Kirche als politischer Akteur
Das Christentum bricht jedoch nicht nur mit traditionellen Glaubensvorstellungen, sondern geht auch mit einer neuen politischen Form einher – der Kirche, die fortan bestrebt ist, nicht nur die geistig-religiöse Herrschaft, sondern eben auch die weltliche Herrschaft auszuüben. Damit tritt sie in Konkurrenz zum Kaiser und zum Reich. Nach dem Zusammenbruch des Römischen Reiches und vor den neuen Reichsgründungen der Germanen war zunächst die Kirche die Erbin der römischen Macht. Mit dem Aufkommen germanischer Herrscher wurde dieses Erbe jedoch infrage gestellt. Daraus entstanden vielfältige Konflikte, Machtkämpfe und politische Transformationsprozesse, die die europäische Geschichte fortan maßgeblich bestimmen sollten.
Das Mittelalter
Venner interpretiert die mittelalterliche Geschichte hauptsächlich als Austragung dieses Konfliktes, der nach Manent den Kern des „politisch-theologischen-Problems“ des Westens ausmacht. Es ist das Ringen zwischen der kirchlichen Macht Roms und den politischen Herrschern des Reichs, die sich um die geistige und weltliche Machtausübung streiten. Der Investiturstreit, die Auseinandersetzungen zwischen Papst und den französischen Königen, die Gegenpäpste, die Kreuzzüge, die Auseinandersetzungen der Kirche in England und schließlich die Reformation und der Dreißigjährige Krieg sind Resultate dieses Konfliktes.
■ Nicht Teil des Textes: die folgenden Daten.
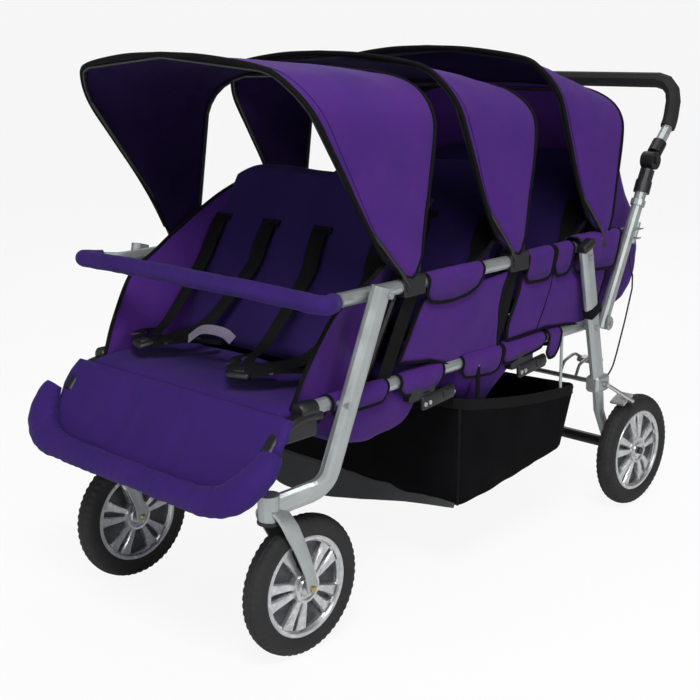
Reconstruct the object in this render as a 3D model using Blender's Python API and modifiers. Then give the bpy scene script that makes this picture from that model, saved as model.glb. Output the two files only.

Durch das Christentum sei laut Manent ein Widerspruch zwischen dem, was Menschen dachten bzw. sagten, und dem, was sie taten, entstanden: „Das Christentum lehrt das zu lieben, was Menschen naturgemäß verachten – ihren Feind – und das zu hassen, was sie naturgemäß lieben – sich selbst“. Im „Gottesstaat“ des Augustinus findet diese revolutionäre Auffassung ihren politisch-theologischen Niederschlag (als Anmerkung: Manent selbst ist Christ und Mitglied in der Päpstlichen Akademie der Sozialwissenschaften).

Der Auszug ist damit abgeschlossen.